Print, exactly and completely, every entry in the data.

§ §

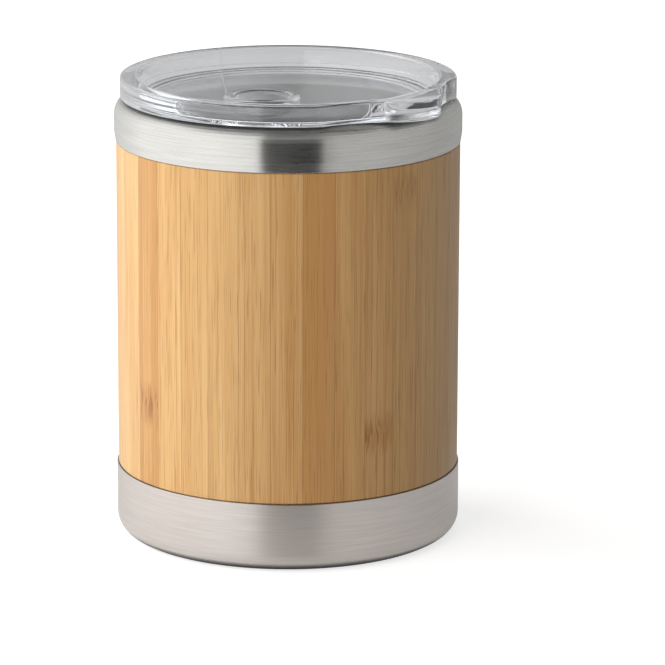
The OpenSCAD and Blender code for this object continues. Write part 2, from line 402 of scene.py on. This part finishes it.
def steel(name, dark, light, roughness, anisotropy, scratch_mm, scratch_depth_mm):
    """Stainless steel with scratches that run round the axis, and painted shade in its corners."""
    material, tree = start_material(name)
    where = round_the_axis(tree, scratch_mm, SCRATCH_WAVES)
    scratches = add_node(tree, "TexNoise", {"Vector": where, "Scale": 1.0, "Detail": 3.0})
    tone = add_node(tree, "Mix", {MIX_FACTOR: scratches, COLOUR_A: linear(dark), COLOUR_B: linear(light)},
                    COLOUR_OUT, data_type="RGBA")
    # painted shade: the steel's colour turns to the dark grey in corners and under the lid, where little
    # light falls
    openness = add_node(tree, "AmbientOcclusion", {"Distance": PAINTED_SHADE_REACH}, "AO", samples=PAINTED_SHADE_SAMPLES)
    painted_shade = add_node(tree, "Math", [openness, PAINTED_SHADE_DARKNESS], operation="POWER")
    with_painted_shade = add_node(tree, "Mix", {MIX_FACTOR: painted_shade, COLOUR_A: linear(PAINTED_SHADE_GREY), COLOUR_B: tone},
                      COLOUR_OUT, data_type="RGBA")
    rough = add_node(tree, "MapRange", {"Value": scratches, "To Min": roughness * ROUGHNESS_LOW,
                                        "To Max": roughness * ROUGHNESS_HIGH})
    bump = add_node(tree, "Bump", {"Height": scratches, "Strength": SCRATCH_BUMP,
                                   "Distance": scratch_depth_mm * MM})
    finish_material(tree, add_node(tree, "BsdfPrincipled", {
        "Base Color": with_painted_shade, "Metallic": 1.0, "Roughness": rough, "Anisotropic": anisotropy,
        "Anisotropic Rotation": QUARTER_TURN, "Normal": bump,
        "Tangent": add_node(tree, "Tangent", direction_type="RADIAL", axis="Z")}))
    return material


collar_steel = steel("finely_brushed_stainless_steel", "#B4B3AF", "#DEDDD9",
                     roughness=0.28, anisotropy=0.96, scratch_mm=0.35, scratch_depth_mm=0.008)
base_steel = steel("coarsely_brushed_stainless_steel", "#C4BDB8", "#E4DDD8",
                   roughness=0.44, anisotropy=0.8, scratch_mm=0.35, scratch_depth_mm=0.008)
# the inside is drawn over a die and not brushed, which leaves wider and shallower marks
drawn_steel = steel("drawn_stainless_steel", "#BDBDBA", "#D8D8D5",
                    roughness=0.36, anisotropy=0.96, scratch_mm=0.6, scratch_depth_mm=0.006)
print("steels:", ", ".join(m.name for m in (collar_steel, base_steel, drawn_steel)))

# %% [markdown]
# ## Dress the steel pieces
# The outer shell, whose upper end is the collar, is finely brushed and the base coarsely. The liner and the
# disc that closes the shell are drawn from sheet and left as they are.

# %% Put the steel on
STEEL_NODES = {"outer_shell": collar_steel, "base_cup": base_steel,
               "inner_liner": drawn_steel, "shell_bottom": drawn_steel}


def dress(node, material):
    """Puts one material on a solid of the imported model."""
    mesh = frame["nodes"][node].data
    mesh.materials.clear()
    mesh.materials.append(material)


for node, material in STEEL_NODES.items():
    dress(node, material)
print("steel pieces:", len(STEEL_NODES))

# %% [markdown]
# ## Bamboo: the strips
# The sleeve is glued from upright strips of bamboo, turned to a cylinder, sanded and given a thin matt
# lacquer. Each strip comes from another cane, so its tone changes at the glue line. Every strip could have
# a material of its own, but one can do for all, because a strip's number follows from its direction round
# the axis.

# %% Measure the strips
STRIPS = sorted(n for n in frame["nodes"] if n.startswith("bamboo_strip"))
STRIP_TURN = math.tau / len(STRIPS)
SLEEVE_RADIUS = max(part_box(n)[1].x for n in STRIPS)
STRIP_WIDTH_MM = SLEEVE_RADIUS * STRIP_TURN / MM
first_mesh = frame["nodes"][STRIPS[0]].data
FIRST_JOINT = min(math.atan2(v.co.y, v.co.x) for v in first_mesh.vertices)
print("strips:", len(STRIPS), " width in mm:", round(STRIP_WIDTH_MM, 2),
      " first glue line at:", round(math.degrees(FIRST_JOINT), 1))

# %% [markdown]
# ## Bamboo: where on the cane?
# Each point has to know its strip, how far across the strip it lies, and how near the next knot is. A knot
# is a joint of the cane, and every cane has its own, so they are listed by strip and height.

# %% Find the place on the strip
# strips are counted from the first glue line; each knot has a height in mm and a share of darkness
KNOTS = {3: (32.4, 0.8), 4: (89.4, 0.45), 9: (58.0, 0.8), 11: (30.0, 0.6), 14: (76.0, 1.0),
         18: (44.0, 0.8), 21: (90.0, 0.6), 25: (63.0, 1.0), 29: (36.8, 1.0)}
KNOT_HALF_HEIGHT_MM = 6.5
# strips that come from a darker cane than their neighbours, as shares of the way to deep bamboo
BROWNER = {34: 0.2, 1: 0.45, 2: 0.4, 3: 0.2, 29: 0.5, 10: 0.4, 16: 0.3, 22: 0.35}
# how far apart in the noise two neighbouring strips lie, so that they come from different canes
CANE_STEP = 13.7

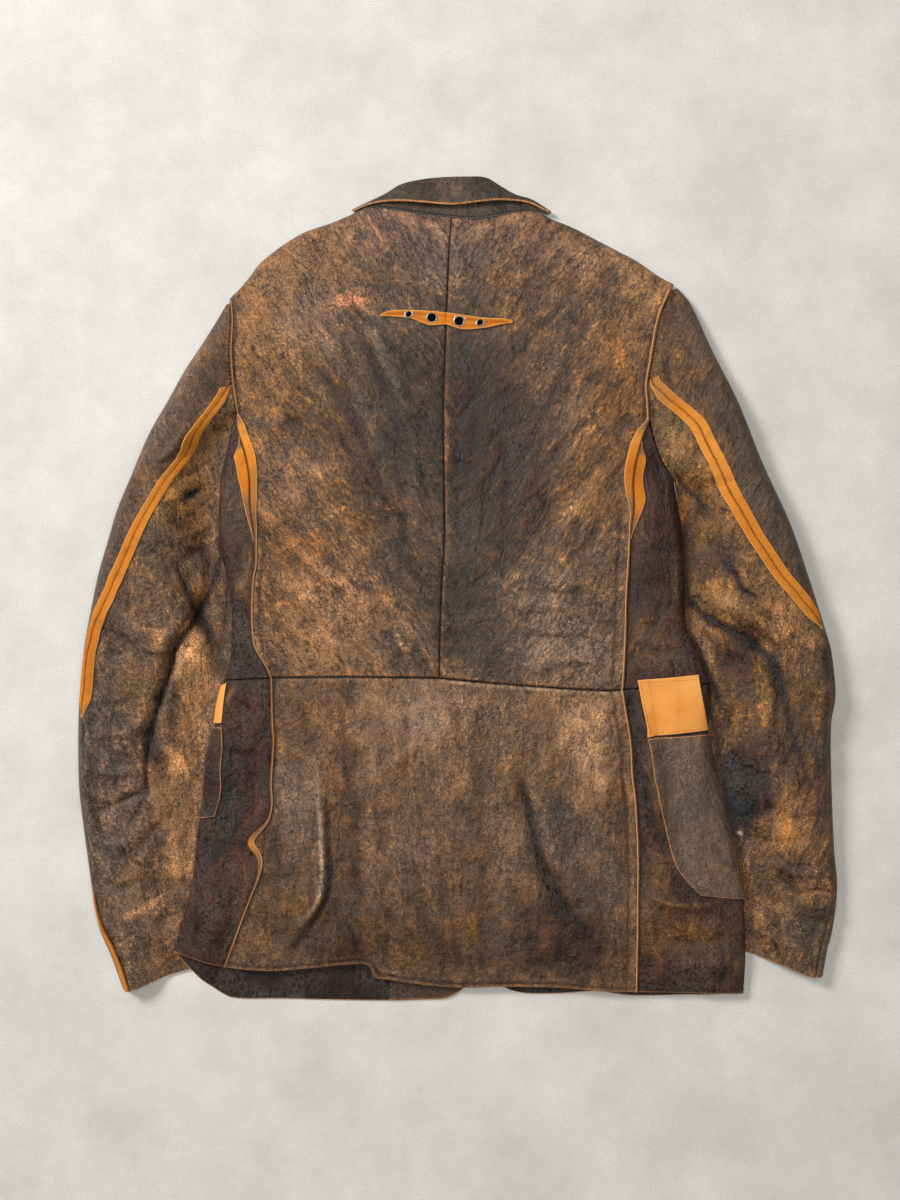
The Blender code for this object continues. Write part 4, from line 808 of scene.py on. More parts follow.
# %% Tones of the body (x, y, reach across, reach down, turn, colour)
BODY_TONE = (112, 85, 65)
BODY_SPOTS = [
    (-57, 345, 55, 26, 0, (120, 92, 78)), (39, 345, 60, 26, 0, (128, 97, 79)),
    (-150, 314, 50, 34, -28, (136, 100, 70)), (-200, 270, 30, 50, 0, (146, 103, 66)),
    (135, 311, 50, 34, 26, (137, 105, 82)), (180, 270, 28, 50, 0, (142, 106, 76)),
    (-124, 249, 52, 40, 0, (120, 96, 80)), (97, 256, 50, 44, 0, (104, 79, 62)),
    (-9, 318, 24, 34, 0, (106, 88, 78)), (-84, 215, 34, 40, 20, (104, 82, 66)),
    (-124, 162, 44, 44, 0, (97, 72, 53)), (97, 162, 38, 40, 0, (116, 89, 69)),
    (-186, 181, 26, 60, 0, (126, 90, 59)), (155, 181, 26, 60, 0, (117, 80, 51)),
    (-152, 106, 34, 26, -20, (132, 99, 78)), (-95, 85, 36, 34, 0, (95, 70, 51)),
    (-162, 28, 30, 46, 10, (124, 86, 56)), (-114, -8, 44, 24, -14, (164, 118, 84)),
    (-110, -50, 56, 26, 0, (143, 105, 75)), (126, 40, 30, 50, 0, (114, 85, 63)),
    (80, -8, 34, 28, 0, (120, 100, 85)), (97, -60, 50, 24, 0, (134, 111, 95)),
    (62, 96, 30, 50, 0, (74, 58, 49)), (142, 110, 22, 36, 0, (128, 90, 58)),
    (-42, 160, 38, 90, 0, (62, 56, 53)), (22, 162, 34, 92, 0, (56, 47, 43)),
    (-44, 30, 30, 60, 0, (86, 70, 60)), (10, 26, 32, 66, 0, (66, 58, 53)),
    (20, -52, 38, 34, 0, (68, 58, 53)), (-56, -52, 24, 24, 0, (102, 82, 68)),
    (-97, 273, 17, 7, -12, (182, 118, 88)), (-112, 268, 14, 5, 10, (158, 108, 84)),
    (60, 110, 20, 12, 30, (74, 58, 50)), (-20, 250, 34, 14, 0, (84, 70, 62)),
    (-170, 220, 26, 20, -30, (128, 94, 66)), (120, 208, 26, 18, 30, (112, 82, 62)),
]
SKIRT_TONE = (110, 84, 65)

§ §

### Expected output
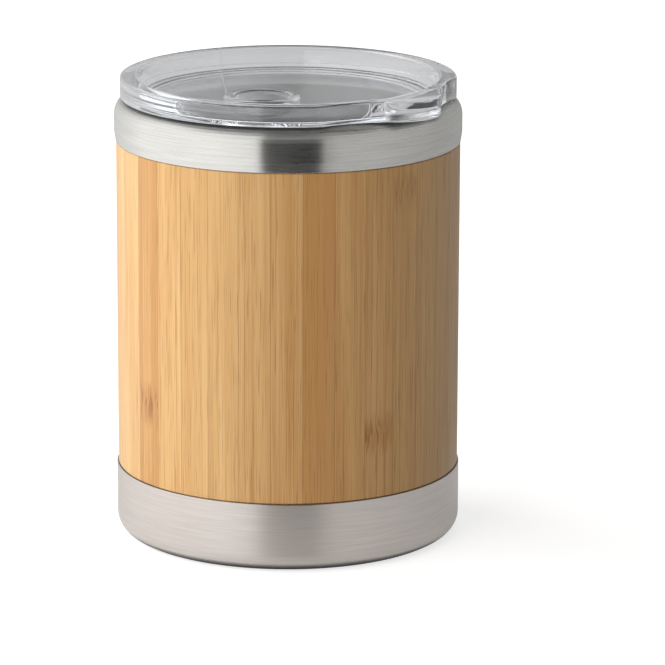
The OpenSCAD and Blender code for this object continues. Write part 2, from line 402 of scene.py on. This part finishes it.
def steel(name, dark, light, roughness, anisotropy, scratch_mm, scratch_depth_mm):
    """Stainless steel with scratches that run round the axis, and painted shade in its corners."""
    material, tree = start_material(name)
    where = round_the_axis(tree, scratch_mm, SCRATCH_WAVES)
    scratches = add_node(tree, "TexNoise", {"Vector": where, "Scale": 1.0, "Detail": 3.0})
    tone = add_node(tree, "Mix", {MIX_FACTOR: scratches, COLOUR_A: linear(dark), COLOUR_B: linear(light)},
                    COLOUR_OUT, data_type="RGBA")
    # painted shade: the steel's colour turns to the dark grey in corners and under the lid, where little
    # light falls
    openness = add_node(tree, "AmbientOcclusion", {"Distance": PAINTED_SHADE_REACH}, "AO", samples=PAINTED_SHADE_SAMPLES)
    painted_shade = add_node(tree, "Math", [openness, PAINTED_SHADE_DARKNESS], operation="POWER")
    with_painted_shade = add_node(tree, "Mix", {MIX_FACTOR: painted_shade, COLOUR_A: linear(PAINTED_SHADE_GREY), COLOUR_B: tone},
                      COLOUR_OUT, data_type="RGBA")
    rough = add_node(tree, "MapRange", {"Value": scratches, "To Min": roughness * ROUGHNESS_LOW,
                                        "To Max": roughness * ROUGHNESS_HIGH})
    bump = add_node(tree, "Bump", {"Height": scratches, "Strength": SCRATCH_BUMP,
                                   "Distance": scratch_depth_mm * MM})
    finish_material(tree, add_node(tree, "BsdfPrincipled", {
        "Base Color": with_painted_shade, "Metallic": 1.0, "Roughness": rough, "Anisotropic": anisotropy,
        "Anisotropic Rotation": QUARTER_TURN, "Normal": bump,
        "Tangent": add_node(tree, "Tangent", direction_type="RADIAL", axis="Z")}))
    return material


collar_steel = steel("finely_brushed_stainless_steel", "#B4B3AF", "#DEDDD9",
                     roughness=0.28, anisotropy=0.96, scratch_mm=0.35, scratch_depth_mm=0.008)
base_steel = steel("coarsely_brushed_stainless_steel", "#C4BDB8", "#E4DDD8",
                   roughness=0.44, anisotropy=0.8, scratch_mm=0.35, scratch_depth_mm=0.008)
# the inside is drawn over a die and not brushed, which leaves wider and shallower marks
drawn_steel = steel("drawn_stainless_steel", "#BDBDBA", "#D8D8D5",
                    roughness=0.36, anisotropy=0.96, scratch_mm=0.6, scratch_depth_mm=0.006)
print("steels:", ", ".join(m.name for m in (collar_steel, base_steel, drawn_steel)))

# %% [markdown]
# ## Dress the steel pieces
# The outer shell, whose upper end is the collar, is finely brushed and the base coarsely. The liner and the
# disc that closes the shell are drawn from sheet and left as they are.

# %% Put the steel on
STEEL_NODES = {"outer_shell": collar_steel, "base_cup": base_steel,
               "inner_liner": drawn_steel, "shell_bottom": drawn_steel}


def dress(node, material):
    """Puts one material on a solid of the imported model."""
    mesh = frame["nodes"][node].data
    mesh.materials.clear()
    mesh.materials.append(material)


for node, material in STEEL_NODES.items():
    dress(node, material)
print("steel pieces:", len(STEEL_NODES))

# %% [markdown]
# ## Bamboo: the strips
# The sleeve is glued from upright strips of bamboo, turned to a cylinder, sanded and given a thin matt
# lacquer. Each strip comes from another cane, so its tone changes at the glue line. Every strip could have
# a material of its own, but one can do for all, because a strip's number follows from its direction round
# the axis.

# %% Measure the strips
STRIPS = sorted(n for n in frame["nodes"] if n.startswith("bamboo_strip"))
STRIP_TURN = math.tau / len(STRIPS)
SLEEVE_RADIUS = max(part_box(n)[1].x for n in STRIPS)
STRIP_WIDTH_MM = SLEEVE_RADIUS * STRIP_TURN / MM
first_mesh = frame["nodes"][STRIPS[0]].data
FIRST_JOINT = min(math.atan2(v.co.y, v.co.x) for v in first_mesh.vertices)
print("strips:", len(STRIPS), " width in mm:", round(STRIP_WIDTH_MM, 2),
      " first glue line at:", round(math.degrees(FIRST_JOINT), 1))

# %% [markdown]
# ## Bamboo: where on the cane?
# Each point has to know its strip, how far across the strip it lies, and how near the next knot is. A knot
# is a joint of the cane, and every cane has its own, so they are listed by strip and height.

# %% Find the place on the strip
# strips are counted from the first glue line; each knot has a height in mm and a share of darkness
KNOTS = {3: (32.4, 0.8), 4: (89.4, 0.45), 9: (58.0, 0.8), 11: (30.0, 0.6), 14: (76.0, 1.0),
         18: (44.0, 0.8), 21: (90.0, 0.6), 25: (63.0, 1.0), 29: (36.8, 1.0)}
KNOT_HALF_HEIGHT_MM = 6.5
# strips that come from a darker cane than their neighbours, as shares of the way to deep bamboo
BROWNER = {34: 0.2, 1: 0.45, 2: 0.4, 3: 0.2, 29: 0.5, 10: 0.4, 16: 0.3, 22: 0.35}
# how far apart in the noise two neighbouring strips lie, so that they come from different canes
CANE_STEP = 13.7

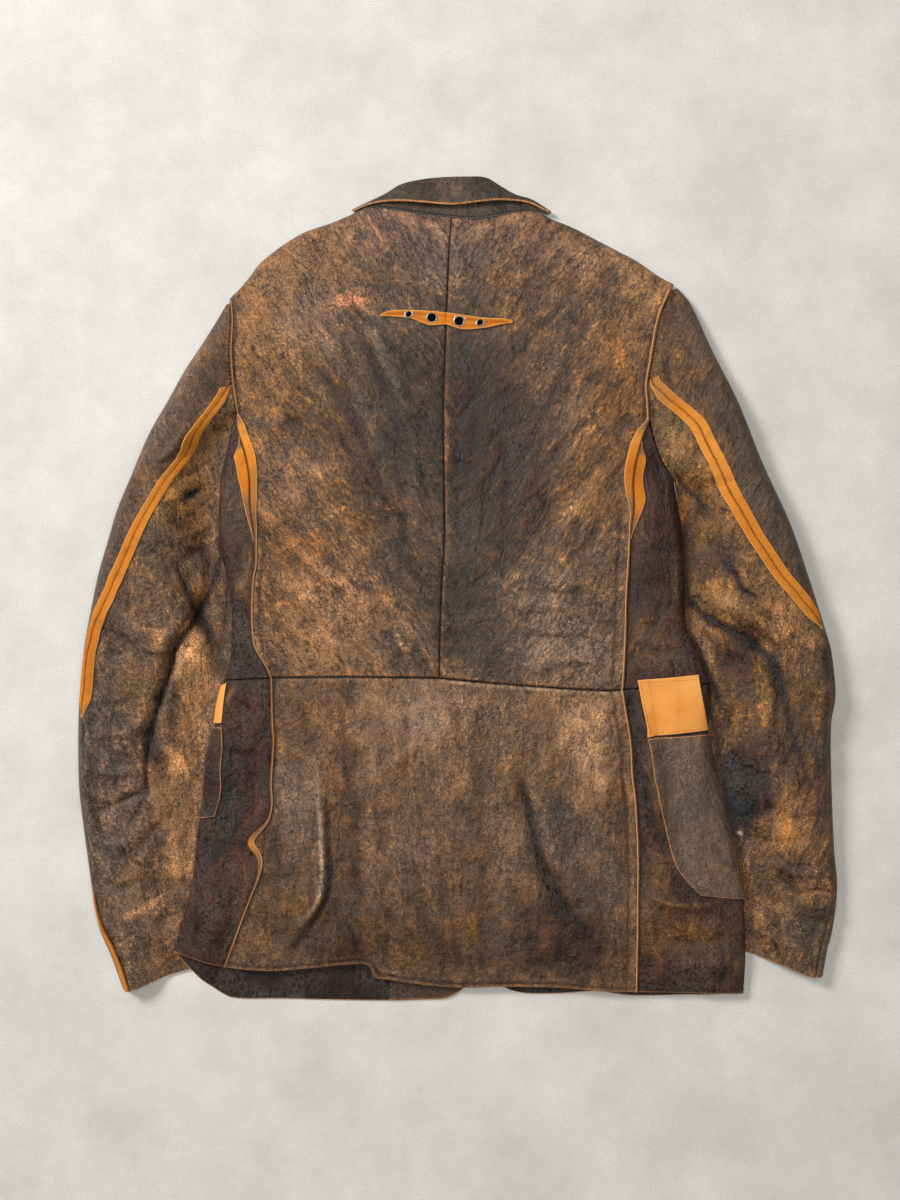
The Blender code for this object continues. Write part 4, from line 808 of scene.py on. More parts follow.
# %% Tones of the body (x, y, reach across, reach down, turn, colour)
BODY_TONE = (112, 85, 65)
BODY_SPOTS = [
    (-57, 345, 55, 26, 0, (120, 92, 78)), (39, 345, 60, 26, 0, (128, 97, 79)),
    (-150, 314, 50, 34, -28, (136, 100, 70)), (-200, 270, 30, 50, 0, (146, 103, 66)),
    (135, 311, 50, 34, 26, (137, 105, 82)), (180, 270, 28, 50, 0, (142, 106, 76)),
    (-124, 249, 52, 40, 0, (120, 96, 80)), (97, 256, 50, 44, 0, (104, 79, 62)),
    (-9, 318, 24, 34, 0, (106, 88, 78)), (-84, 215, 34, 40, 20, (104, 82, 66)),
    (-124, 162, 44, 44, 0, (97, 72, 53)), (97, 162, 38, 40, 0, (116, 89, 69)),
    (-186, 181, 26, 60, 0, (126, 90, 59)), (155, 181, 26, 60, 0, (117, 80, 51)),
    (-152, 106, 34, 26, -20, (132, 99, 78)), (-95, 85, 36, 34, 0, (95, 70, 51)),
    (-162, 28, 30, 46, 10, (124, 86, 56)), (-114, -8, 44, 24, -14, (164, 118, 84)),
    (-110, -50, 56, 26, 0, (143, 105, 75)), (126, 40, 30, 50, 0, (114, 85, 63)),
    (80, -8, 34, 28, 0, (120, 100, 85)), (97, -60, 50, 24, 0, (134, 111, 95)),
    (62, 96, 30, 50, 0, (74, 58, 49)), (142, 110, 22, 36, 0, (128, 90, 58)),
    (-42, 160, 38, 90, 0, (62, 56, 53)), (22, 162, 34, 92, 0, (56, 47, 43)),
    (-44, 30, 30, 60, 0, (86, 70, 60)), (10, 26, 32, 66, 0, (66, 58, 53)),
    (20, -52, 38, 34, 0, (68, 58, 53)), (-56, -52, 24, 24, 0, (102, 82, 68)),
    (-97, 273, 17, 7, -12, (182, 118, 88)), (-112, 268, 14, 5, 10, (158, 108, 84)),
    (60, 110, 20, 12, 30, (74, 58, 50)), (-20, 250, 34, 14, 0, (84, 70, 62)),
    (-170, 220, 26, 20, -30, (128, 94, 66)), (120, 208, 26, 18, 30, (112, 82, 62)),
]
SKIRT_TONE = (110, 84, 65)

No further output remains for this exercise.